Notice that I mentioned that 67 Senators must agree in order to return any verdict.  Unless 67 Senators agree there is no verdict.  If 67 Senators agree that Trump committed either or both of the offenses charged by the House, their verdict must be that he is guilty.  If 67 Senators agree that Trump did not commit either or both offenses charged by the House, their verdict must be that he is not guilty.  If 67 Senators cannot agree on guilty or not guilty, Chief Justice Roberts would be obligated to declare a mistrial. 

Again, Mitch McConnell doesn’t want the world to know that Trump cannot be acquitted unless 67 Senators agree that he is not guilty.  McConnell seems to prefer that Trump to be able to announce himself acquitted if 67 Senators are unable to agree that he is guilty – even if 67 Senators cannot agree that he is not guilty.  Every trial judge in the country knows that is wrong. Chief Justice Roberts certainly knows it.

Finally, Chief Justice Roberts knows that if the Senate returns a guilty verdict, there is no constitutionally permissible alternative to Trump’s removal from office.  An impeachment trial is not an exercise in deciding whether to censure the President.  The penalty for impeachment is removal from office and permanent forfeiture of the right to hold another federal office or position of trust in the future. 
 
Make no mistake.  Chief Justice Roberts, the highest judge in the nation, is more than competent and capable of discharging each of the trial judge functions I’ve addressed.  Lawyers know this. Laypersons who know anything about how jury trials are conducted know this.  Senators know this. 

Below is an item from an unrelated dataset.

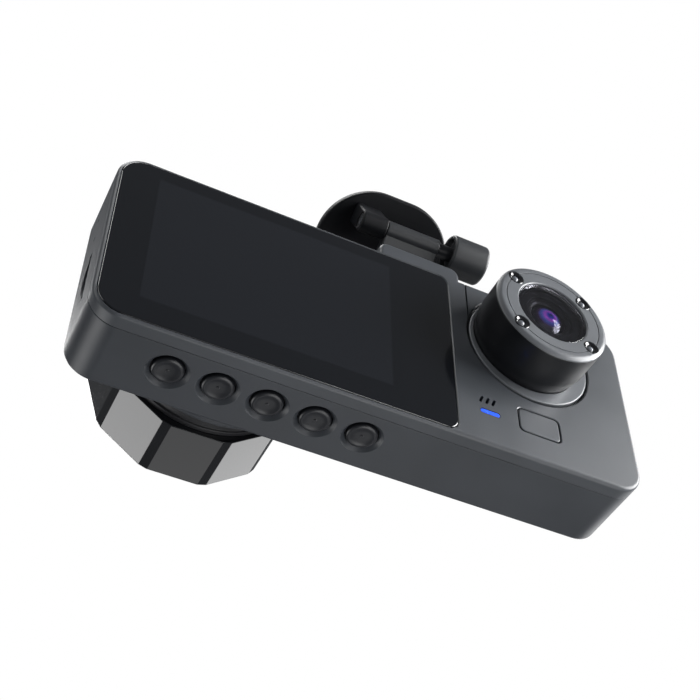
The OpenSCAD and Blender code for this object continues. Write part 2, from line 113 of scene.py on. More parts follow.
class Shader:
    """One material and the few node moves that the finishes need."""

    def __init__(self, name: str) -> None:
        """Starts a material with a Principled shader and Object coordinates.

        Args:
            name: Name of the new material.
        """
        self.material = bpy.data.materials.new(name)
        self.material.use_nodes = True
        self.nodes = self.material.node_tree.nodes
        self.links = self.material.node_tree.links
        self.shader = self.nodes["Principled BSDF"]
        self.place = self.nodes.new("ShaderNodeTexCoord").outputs["Object"]

    def set(self, **values: object) -> None:
        """Sets the shader's own sockets; underscores in a name stand for spaces."""
        for name, value in values.items():
            self.shader.inputs[name.replace("_", " ")].default_value = value

    def feed(self, name: str, socket: Socket) -> None:
        """Links a socket to the shader's input of that name."""
        self.links.new(socket, self.shader.inputs[name])

    def noise(self, size: float, detail: float = 2.0, rough: float = 0.5) -> Socket:
        """Noise whose features are about size millimetres.

        Args:
            size: Size of its features in millimetres.
            detail: Number of finer layers.
            rough: Strength of the finer layers.

        Returns:
            The noise, from 0 to 1.
        """
        node = self.nodes.new("ShaderNodeTexNoise")
        node.inputs["Scale"].default_value = 1 / (size * MM)
        node.inputs["Detail"].default_value = detail
        node.inputs["Roughness"].default_value = rough
        self.links.new(self.place, node.inputs["Vector"])
        return node.outputs["Fac"]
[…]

Instead (and for reasons I do not understand), Chief Justice Roberts has relegated himself to be a mere chaperone for the farce McConnell masterminded to protect President Trump from undergoing anything close to a real trial on the impeachment allegations.  Like Trump, McConnell, doesn’t want the Senate, nation, and wider world to know the proof surrounding the impeachment charges.  Trump and McConnell prefer that we argue about whether Trump should be removed from office, not whether there is credible relevant testimony and documentary evidence pertaining to the impeachment charges that can be introduced and weighed as proof during a real trial.

It remains to be seen whether Roberts will stir out of the ceremonial role McConnell has assigned him and exercise his constitutional duty as presiding judge over an actual impeachment trial.  Although I am disappointed he has not already done so, it isn’t too late for Roberts to begin behaving like a presiding judge.  He simply needs to hold a public hearing and declare to McConnell, Senate Minority Leader Schumer, the House managers, Trump’s defense lawyers, the Senate, and the wider world that the Constitution of the United States empowers him, and him only, to exercise the duties of presiding judge.  He could then rule on the outstanding disputes about witness testimony, documentary evidence, subpoenas, and claims of executive privilege. 

Then Chief Justice Roberts should recess the trial to allow lawyers time (2-3 weeks should be adequate) to conduct witness subpoenas and review and obtain the documents they hope to introduce at trial.  Afterwards, a real trial could occur during which House managers and Trump’s defense lawyers would call witnesses and introduce documentary evidence.  Senators certainly don’t need to endure another round of “opening statements.”

Chief Justice John Roberts is the only person authorized by the U.S. Constitution to preside over Trump’s impeachment trial.  He needs to say so, clearly and emphatically, and remind Mitch McConnell that McConnell is not authorized to decide how the trial will proceed.  That is the work of the presiding judge. 

For the sake of justice, the Constitution of the United States, and the integrity of this process, we all should hope the Chief Justice breaks free from McConnell’s spell.   The U.S. system of justice envisioned by the Constitution is on trial.  The Constitution entrusts Chief Justice Roberts with the sole power to preside over Trump’s impeachment trial so that it is conducted according to principles of impartial justice.  The Constitution didn’t entrust that power to Mitch McConnell, nor should we.